Yellow River Blue expresses Yu Su's longstanding feeling of transience and the dichotomy of acceptance and rejection that comes from a life built around moving and touring. When she wrote and recorded the album, between August 2019 and March 2020, she was tangled in visa issues and living temporarily in Seattle, Los Angeles, Kaifeng, Shanghai, Vancouver, Mesachie Lake, and Chemainus.
"A lot of my effort was always spent trying to get visas, trying to get into countries, and dealing with stress," she said. Most citizens of other countries can travel anywhere, any time, she pointed out. "I think it's important for me to share stories like that, especially as a Chinese citizen. Promoters in Europe and the U.K., they need to know that it's difficult.
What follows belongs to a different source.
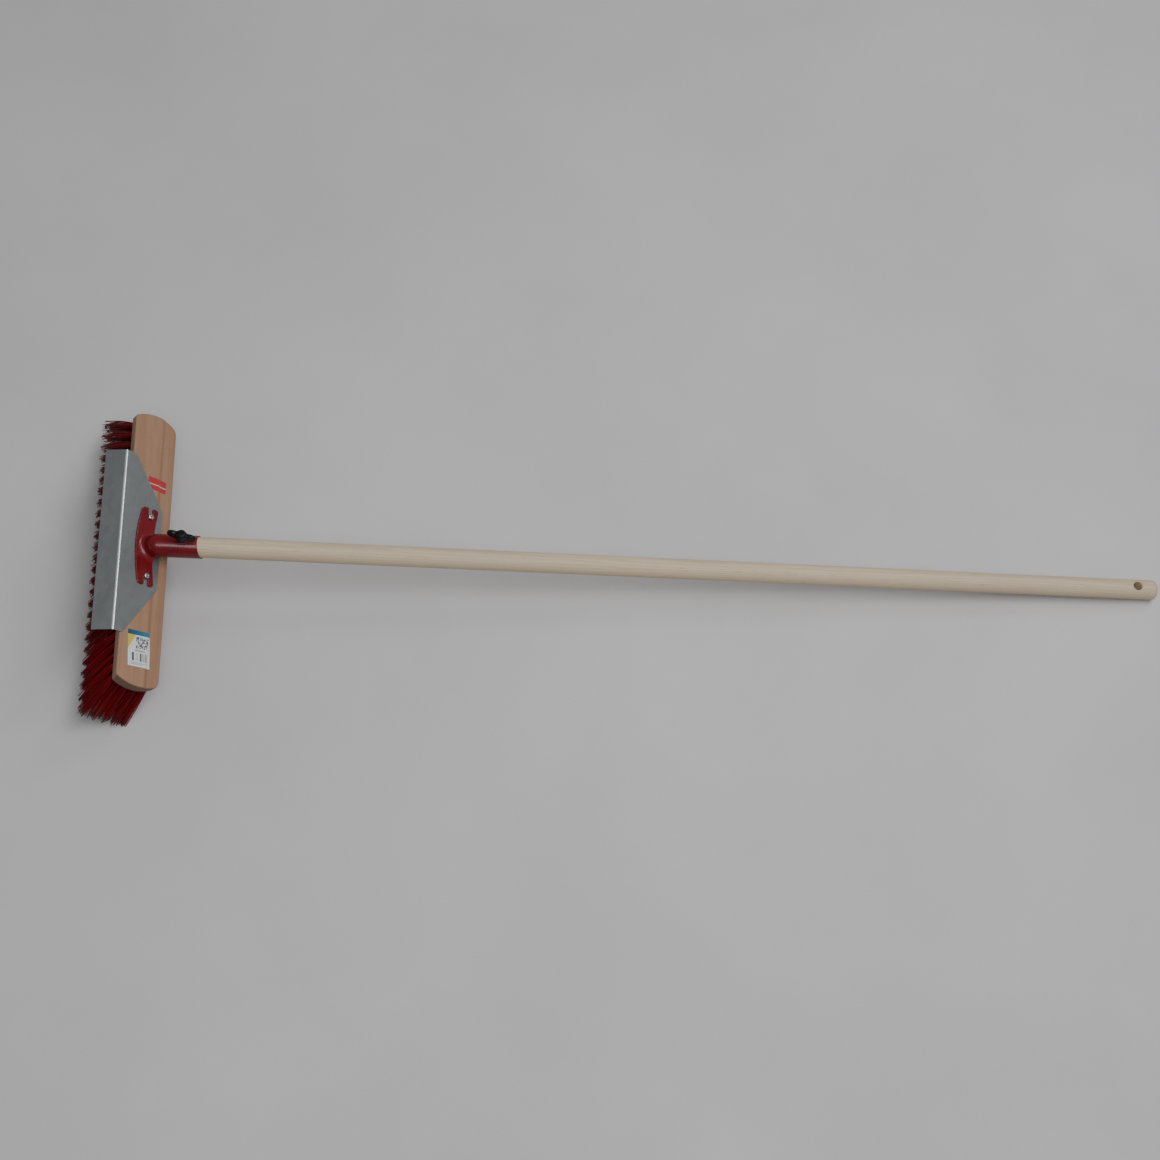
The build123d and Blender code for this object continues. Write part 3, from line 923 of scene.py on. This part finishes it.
def apply_modifiers(piece):
    graph = bpy.context.evaluated_depsgraph_get()
    mesh = bpy.data.meshes.new_from_object(piece.evaluated_get(graph), depsgraph=graph)
    piece.modifiers.clear()
    piece.data = mesh


# ---------------------------------------------------------------------------
# Labels
# ---------------------------------------------------------------------------
def unwrap(node, middle, width, length, turn):
    """Sheet coordinates for a CAD label: 0 to 1 across its width and along its length."""
    mesh = nodes[node].data
    layer = mesh.uv_layers.new(name="sheet")
    to_head = HEAD.inverted()
    cos, sin = math.cos(math.radians(turn)), math.sin(math.radians(turn))
    for loop in mesh.loops:
        point = to_head @ mesh.vertices[loop.vertex_index].co
        x, y = point.x - middle[0], point.y - middle[1]
        u = (x * cos + y * sin) / width + 0.5
        v = (-x * sin + y * cos) / length + 0.5
        layer.data[loop.index].uv = (u, v)


# ---------------------------------------------------------------------------
# Build
# ---------------------------------------------------------------------------
enamel = red_enamel("red_enamel")
black = moulded_black("moulded_black")
bristle = bristle_plastic("bristle_plastic")
handle_wood = pine("pine")
steel = zinc("zinc")

cover(nodes["scraper_plate"], galvanised("galvanised"))
cover(nodes["clamp_nut"], steel)
cover(nodes["holder_screws"], steel)
cover(nodes["clamp_stud"], steel)
anchor_steel = zinc("anchor_wire", 0.3, 0.45)
for row in range(1, 6):
    cover(nodes[f"tuft_anchors_{row}"], anchor_steel)

unwrap("price_label", middle=(4.75, -147.5), width=34.5, length=50.0, turn=4.0)
unwrap("red_sticker", middle=(14.5, 96.0), width=30.0, length=18.0, turn=0.0)
cover(nodes["price_label"], printed("price_print", draw_price_label, 0.4))
cover(nodes["red_sticker"], printed("sticker_print", draw_red_sticker, 0.28))

make_block()
make_holder()
make_wing()
make_handle()
for row in range(1, 6):
    make_bristles(row)


# ---------------------------------------------------------------------------
# Floor, light and camera
# ---------------------------------------------------------------------------
def make_floor():
    half = 6.0
    corners = [(-half, -half, 0), (half, -half, 0), (half, half, 0), (-half, half, 0)]
    floor = add_mesh("floor", corners, [(0, 1, 2, 3)], smooth=False)
    cover(floor, floor_grey("floor_grey"))


def soft_box(name, place, aim, size, power):
    """A rectangular area light, aimed at a point."""
    lamp = bpy.data.lights.new(name, "AREA")
    lamp.shape = "RECTANGLE"
    lamp.size, lamp.size_y = size
    lamp.energy = power
    box = bpy.data.objects.new(name, lamp)
    box.location = place
    box.rotation_euler = (Vector(place) - Vector(aim)).to_track_quat("Z", "Y").to_euler()
    bpy.context.scene.collection.objects.link(box)


def make_light():
    world = bpy.data.worlds.new("studio")
    world.use_nodes = True
    world.node_tree.nodes["Background"].inputs["Color"].default_value = (0.96, 0.97, 1.0, 1)
    world.node_tree.nodes["Background"].inputs["Strength"].default_value = 0.24
    bpy.context.scene.world = world
    soft_box("overhead", (0.35, -0.35, 2.9), (0.05, -0.1, 0), (3.2, 1.3), 76)
    soft_box("window", (1.7, 1.75, 2.4), (0.2, 0, 0), (0.6, 0.8), 14)


def make_camera():
    """Above the broom and a little to its head's side, rolled so that the handle falls
    gently to the right across the picture."""
    focal = 62.77
    distance = 2.850
    elevation = math.radians(65.47)
    azimuth = math.radians(-12.03)
    roll = math.radians(12.04)
    aim = Vector((-0.0773, 0.0056, 0.0))
    back = Vector((
        math.sin(azimuth) * math.cos(elevation),
        -math.cos(azimuth) * math.cos(elevation),
        math.sin(elevation),
    ))
    level = (-back).cross(Vector((0, 0, 1))).normalized()
    rise = level.cross(-back)
    right = level * math.cos(roll) + rise * math.sin(roll)
    top = rise * math.cos(roll) - level * math.sin(roll)
    camera = bpy.data.objects.new("camera", bpy.data.cameras.new("camera"))
    camera.data.sensor_width = 36
    camera.data.lens = focal
    turn = Matrix((right, top, back)).transposed().to_4x4()
    camera.matrix_world = Matrix.Translation(aim + back * distance) @ turn
    bpy.context.scene.collection.objects.link(camera)
    bpy.context.scene.camera = camera


make_floor()
make_light()
make_camera()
Same thing, I'm sure, with artists from the Middle East. There are all these very hidden privileges when it comes to international politics. Most people don't realize."
Whenever someone refers to me, they always say I'm from Canada or I represent the sound of the Pacific Northwest. But I just live here. It's so strange to me.- Yu Su
This feeling is compounded by her struggle to subvert notions of Asianness while avoiding being associated with a particular culture. She's also found that European and American audiences always regard her as a Canadian musician. "Whenever someone refers to me, they always say I'm from Canada or I represent the sound of the Pacific Northwest. But I just live here. It's so strange to me."
While Yu Su used to feel like an outsider in electronic music, her global community has grown. At this point in her artistry, she says, "I don't feel isolated at all anymore, because the world is all so connected. Music is so universal." However, she continues, "Even speaking globally, this community feels quite small."
The beauty of Yu Su's music — and the key to her efforts in connecting Chinese and Western audiences — is that she is strongly rooted in both her home countries. Last year, she obtained permanent residency in Canada. While her home will always be where the Yellow River flows, she acknowledges proudly, "This is the first time where I truly consider myself a Canadian."